Los
personajes de nuestros sueños escalan con frecuencia desde las profundidades
más remotas de la memoria y se asoman con formas, actitudes y gestos totalmente
incompatibles con los recuerdos que de ellos guardamos. Él se llamaba Víctor
Ramiro y era un amigo de la primaria: bonachón, regordete y curiosamente ágil.
Nuestra amistad, por lo demás intermitente y cordial más que cercana, se prolongó
hasta la secundaria, cuando por fin me cambiaron a otra escuela.
De él me llevé el amigable recuerdo de su sonrisa y de
su humor siempre dispuesto a la carcajada, un chico risueño y seguro de sí
mismo como el que en aquellos años me hubiera gustado ser. Quizá ahora me
descubra a ratos el niño tímido de los primeros años, asomado en mis momentos
serenos o de adaptación a una atmósfera social improvisada, forzosamente
pasajera. Es posible que siga envidiando la seguridad de Víctor en lo más
profundo de mi inconsciencia.
Apareció ahora en un sueño, aunando a otras
presencias que el despertar desdibuja. Casual y oscura velada en una casa de mi
cuadra, la cual seguramente él desconoce si aún habita nuestra realidad.

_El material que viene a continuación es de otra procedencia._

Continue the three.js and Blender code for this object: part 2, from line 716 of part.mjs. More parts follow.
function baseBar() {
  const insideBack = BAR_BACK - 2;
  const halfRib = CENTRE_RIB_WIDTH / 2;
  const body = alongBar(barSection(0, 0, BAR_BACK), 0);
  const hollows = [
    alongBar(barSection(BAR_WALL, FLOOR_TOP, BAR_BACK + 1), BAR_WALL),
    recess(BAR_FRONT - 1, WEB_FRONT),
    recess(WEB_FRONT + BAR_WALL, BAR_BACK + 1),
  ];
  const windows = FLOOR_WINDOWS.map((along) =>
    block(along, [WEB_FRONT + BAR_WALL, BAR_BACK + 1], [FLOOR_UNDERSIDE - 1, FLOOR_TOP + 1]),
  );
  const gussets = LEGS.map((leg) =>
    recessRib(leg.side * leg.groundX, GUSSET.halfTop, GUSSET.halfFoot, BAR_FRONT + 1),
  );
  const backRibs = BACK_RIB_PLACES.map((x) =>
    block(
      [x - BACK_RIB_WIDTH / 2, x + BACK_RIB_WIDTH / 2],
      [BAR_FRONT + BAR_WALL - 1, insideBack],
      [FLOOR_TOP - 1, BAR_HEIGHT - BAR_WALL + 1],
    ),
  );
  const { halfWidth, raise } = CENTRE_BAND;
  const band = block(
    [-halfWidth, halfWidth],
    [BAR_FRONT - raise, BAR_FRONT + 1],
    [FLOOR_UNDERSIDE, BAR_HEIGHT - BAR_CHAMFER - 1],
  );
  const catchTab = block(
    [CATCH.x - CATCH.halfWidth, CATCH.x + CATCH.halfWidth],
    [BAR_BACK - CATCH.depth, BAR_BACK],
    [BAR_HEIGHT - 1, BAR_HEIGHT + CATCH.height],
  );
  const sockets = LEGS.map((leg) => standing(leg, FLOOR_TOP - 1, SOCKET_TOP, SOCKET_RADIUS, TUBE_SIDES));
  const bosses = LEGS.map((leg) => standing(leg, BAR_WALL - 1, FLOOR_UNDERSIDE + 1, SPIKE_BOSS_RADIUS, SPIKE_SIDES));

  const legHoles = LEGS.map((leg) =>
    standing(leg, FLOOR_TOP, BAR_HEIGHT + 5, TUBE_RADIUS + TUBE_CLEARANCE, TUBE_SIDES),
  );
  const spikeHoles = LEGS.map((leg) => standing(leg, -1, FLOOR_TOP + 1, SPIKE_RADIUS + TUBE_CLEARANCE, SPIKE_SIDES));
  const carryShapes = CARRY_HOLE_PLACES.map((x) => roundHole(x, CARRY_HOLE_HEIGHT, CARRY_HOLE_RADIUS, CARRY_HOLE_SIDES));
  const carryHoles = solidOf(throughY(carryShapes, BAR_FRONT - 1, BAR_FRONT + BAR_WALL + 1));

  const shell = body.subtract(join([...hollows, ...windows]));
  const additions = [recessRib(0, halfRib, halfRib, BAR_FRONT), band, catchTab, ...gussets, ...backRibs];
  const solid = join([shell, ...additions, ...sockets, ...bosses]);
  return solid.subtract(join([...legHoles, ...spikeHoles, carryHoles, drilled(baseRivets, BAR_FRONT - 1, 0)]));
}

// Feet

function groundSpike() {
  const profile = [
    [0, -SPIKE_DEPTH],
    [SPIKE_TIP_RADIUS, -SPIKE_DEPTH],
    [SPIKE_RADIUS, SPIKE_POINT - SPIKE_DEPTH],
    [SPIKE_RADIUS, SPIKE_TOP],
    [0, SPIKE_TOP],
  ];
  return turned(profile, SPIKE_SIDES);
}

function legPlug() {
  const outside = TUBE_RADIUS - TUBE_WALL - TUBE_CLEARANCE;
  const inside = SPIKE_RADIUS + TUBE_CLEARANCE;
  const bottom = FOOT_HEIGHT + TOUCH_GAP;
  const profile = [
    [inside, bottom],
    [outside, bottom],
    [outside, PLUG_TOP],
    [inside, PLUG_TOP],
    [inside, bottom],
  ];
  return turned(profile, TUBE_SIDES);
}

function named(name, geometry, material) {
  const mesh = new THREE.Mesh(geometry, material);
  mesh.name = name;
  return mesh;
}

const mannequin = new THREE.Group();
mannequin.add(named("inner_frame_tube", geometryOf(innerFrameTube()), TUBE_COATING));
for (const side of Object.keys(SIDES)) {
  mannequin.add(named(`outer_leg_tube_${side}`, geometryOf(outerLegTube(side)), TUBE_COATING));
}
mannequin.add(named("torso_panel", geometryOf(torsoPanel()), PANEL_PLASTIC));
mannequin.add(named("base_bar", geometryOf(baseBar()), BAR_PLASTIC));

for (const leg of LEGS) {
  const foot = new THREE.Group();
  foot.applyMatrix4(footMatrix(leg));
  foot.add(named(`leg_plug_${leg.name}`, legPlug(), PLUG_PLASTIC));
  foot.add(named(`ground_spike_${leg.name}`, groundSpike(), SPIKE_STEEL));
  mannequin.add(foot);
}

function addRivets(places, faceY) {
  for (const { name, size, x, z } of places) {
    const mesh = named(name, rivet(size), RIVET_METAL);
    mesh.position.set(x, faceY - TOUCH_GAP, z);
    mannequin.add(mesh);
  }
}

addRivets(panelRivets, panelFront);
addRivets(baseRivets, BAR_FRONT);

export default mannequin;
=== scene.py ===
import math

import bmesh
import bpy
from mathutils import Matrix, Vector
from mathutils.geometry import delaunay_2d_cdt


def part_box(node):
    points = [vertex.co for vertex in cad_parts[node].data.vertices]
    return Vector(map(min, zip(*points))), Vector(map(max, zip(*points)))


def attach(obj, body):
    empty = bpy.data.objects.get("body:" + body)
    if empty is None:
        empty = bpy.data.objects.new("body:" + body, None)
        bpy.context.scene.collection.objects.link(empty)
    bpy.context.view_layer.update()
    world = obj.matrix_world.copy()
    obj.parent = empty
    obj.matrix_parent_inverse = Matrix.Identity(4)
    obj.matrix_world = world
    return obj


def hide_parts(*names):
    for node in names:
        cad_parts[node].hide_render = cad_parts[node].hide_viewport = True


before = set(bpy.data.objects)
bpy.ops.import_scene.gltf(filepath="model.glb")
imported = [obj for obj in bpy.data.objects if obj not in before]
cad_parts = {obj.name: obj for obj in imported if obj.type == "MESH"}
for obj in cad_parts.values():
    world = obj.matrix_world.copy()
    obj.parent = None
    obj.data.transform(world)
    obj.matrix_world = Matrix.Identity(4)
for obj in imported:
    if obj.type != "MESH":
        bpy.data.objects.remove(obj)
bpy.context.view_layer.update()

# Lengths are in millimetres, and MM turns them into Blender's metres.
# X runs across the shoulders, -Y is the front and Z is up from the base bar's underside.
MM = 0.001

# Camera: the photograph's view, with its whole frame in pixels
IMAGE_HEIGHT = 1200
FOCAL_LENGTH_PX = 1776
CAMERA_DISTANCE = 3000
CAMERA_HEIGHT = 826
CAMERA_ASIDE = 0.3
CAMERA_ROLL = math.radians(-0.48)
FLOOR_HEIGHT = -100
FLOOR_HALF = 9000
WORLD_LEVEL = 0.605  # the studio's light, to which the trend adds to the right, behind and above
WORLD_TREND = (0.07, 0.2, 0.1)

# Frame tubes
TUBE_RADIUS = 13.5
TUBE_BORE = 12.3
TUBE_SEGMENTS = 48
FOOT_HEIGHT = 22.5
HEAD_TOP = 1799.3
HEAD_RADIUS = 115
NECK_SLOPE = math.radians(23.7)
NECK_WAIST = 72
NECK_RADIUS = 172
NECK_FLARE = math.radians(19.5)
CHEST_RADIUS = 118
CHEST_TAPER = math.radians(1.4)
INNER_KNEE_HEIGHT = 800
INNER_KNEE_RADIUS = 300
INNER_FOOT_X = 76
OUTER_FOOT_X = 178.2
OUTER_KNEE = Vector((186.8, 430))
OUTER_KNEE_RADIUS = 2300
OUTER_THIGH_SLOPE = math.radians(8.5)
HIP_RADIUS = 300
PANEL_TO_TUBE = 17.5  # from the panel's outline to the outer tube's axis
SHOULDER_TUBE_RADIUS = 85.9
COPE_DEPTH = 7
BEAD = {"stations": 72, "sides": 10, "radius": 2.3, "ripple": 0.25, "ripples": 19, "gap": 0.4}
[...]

Sujetos a la parte trasera de una pick-up (tal vez reencarnación de la
acarcachada camioneta de mi padre) charlábamos de cosas que no puedo recordar.
El acto que marcó la noche, sin embargo, fue el obsequio que me hizo como
símbolo de su visita –ignoro si se refería a la visita onírica o a la que me
hacía en la realidad donde el sueño nos había juntado –. Víctor sacó un pequeño
estuche de plástico, repleto de yerba apretujada. –Yerba de primera, imposible
de olvidar. Droga, marihuana de una calidad que no me atrevía a discutirle.
Víctor, ese muchacho cuyo recuerdo era sinónimo de salud mental, me hacía un
siniestro y a la vez irrechazable presente.
La ocasión se prestaba para apurarlo en el momento,
de modo que nos acercamos al patio frontal de mi casa y nos acuclillamos para
quemar… Una patrulla dio la vuelta en mi cuadra y los oficiales se acercaron
rápidamente. Arrojamos el estuche. El oficial se dirigió a la puerta, golpeó violentamente. Mi hermana abrió y el hombre se
disponía a entrar. Me interpuse. Decía haber visto una motoneta dentro y eso me
inculpaba. Yo no sabía ni de qué ni por qué había de inculparme una motoneta
pero así funciona la lógica del sueño (tal vez tenga un hondo complejo de regguetonero
perseguido).
Entre el despertar y la angustia, Víctor había
desaparecido. Noté, ya en la conciencia, mis deseos de fumar y quizá también de
recuperar esos recuerdos entrañables. El día transcurrió casi con normalidad
salvo por un suceso: en la apuración con que devoraba una torta en un puesto
callejero antes de entrar a mis clases vespertinas, vislumbré a un grupo de
policías en el puesto de tacos vecino. Uno de ellos llevaba un libro en la
mano, lo hojeaba; otro se acercó e intercambiaron unos comentarios. No alcancé
a ver el título, pero la imagen era suficiente. Traté de afirmarme en el sabor
grasiento de la milanesa, en el calor de la tarde. La sofocación era real así
que no estaba soñando. Los policías también leen, resulta ser, como en los
sueños, como en las más desesperadas utopías.
La brutalidad con que el oficial intentaba entrar a
mi casa, contrastada con la de estos pacíficos lectores de la realidad me hizo
recordar mi sueño. Yo sé que son naderías, pero sin estas notas curiosas no sé
qué podría compartir. Es como si los episodios más amenos de nuestra vida
tuvieran lugar en la abstracción de los sueños, en la de los estereotipos que la
realidad nos obliga a romper imprevisiblemente.
Mira que son hasta epifánicos, un poli ganó un concurso de cuentos en la universidad de chapingo. Y esas tortas, quizá no sean las que yo tengo presentes del centro, pero me hiciste pensar en una de ésas. Por lo demás mi pati regguetonero, qué decirte, los sueños sueños son, pero la vida es sueño, igual en una de ésas encuentras un piillo bajo la almohada o escribes otra entrada como ésta que nos hace acordarnos de lo amorfo y lógicos que resultan la realidad y los sueños, los dos tan verdaderos, sentidos y absurdos.